S’ensuit une saga devant le Conseil d’Etat qui n’aboutira qu’en 2006. Durant cette période, sur recours de plusieurs associations, dont IEB, le Conseil d’Etat suspend le premier permis et annule le second. Plus précisément, c’est l’absence de motivation suffisante concernant la destruction de l’immeuble remarquable qui permit, en 2003, au Conseil d’État d’ordonner la suspension du premier permis. Un nouveau permis est ensuite accordé dans l’année qui sera finalement annulé par le Conseil d’Etat en 2006. Il statuera à cette date que la commune d’Ixelles n’a pas pu prouver qu’un nombre suffisant d’immeubles fût abandonné au sein de l’îlot au 1ᵉʳ janvier 2000, condition préalable nécessaire à l’obtention du permis d’urbanisme [1]. Si la juridiction administrative a donné raison aux associations, on ne peut que constater les dommages pour toutes les parties en présence. Les habitants ont dû assister à la destruction d’un îlot entier et de son patrimoine.

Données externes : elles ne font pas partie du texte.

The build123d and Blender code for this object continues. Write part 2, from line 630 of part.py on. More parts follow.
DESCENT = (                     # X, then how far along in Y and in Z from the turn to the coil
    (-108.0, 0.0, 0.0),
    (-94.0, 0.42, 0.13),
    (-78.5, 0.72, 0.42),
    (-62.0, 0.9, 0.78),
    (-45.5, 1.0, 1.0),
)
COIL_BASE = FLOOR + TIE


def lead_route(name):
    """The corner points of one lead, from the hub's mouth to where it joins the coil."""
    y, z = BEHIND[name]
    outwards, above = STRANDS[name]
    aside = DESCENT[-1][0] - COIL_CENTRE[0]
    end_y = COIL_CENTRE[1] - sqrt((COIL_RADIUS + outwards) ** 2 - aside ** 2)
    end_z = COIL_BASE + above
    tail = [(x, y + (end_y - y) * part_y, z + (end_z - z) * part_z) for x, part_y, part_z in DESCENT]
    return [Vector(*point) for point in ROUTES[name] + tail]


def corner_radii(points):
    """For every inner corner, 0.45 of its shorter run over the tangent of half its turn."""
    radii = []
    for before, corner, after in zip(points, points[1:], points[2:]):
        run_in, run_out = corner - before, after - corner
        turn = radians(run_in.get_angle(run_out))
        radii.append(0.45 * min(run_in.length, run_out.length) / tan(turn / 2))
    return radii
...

Les autorités locales, en voulant éviter un chancre, l’ont obtenu durablement. « Heron International » quant à lui, lassé des procédures urbanistiques bruxelloises, a revendu son terrain à Prowinko un promoteur néerlandais cette fois.

Aujourd’hui, à la place de l’« Îlot au soleil », se dresse un complexe commercial où se côtoient un Apple Store et des logements de luxe. Le permis a été accordé au promoteur en 2012 et les associations se sont battues contre ce dernier. IEB réclamait alors vingt-cinq pour cent de logement social. Le long des vitrines de l’Avenue de la Toison d’Or aujourd’hui, la saga Heron City a l’aspect d’une défaite. Pourtant, il n’en est rien : le promoteur a finalement été contraint de réserver quinze pour cent des logements produits à une finalité sociale. Une première en région bruxelloise !

par Olivier Fourneau

Chargé de mission


[1Le permis d’urbanisme s’appuyait sur le point 4.4 de PRAS qui impliquait que 15 % au moins des immeubles de l’espace étaient considérés comme des chancres.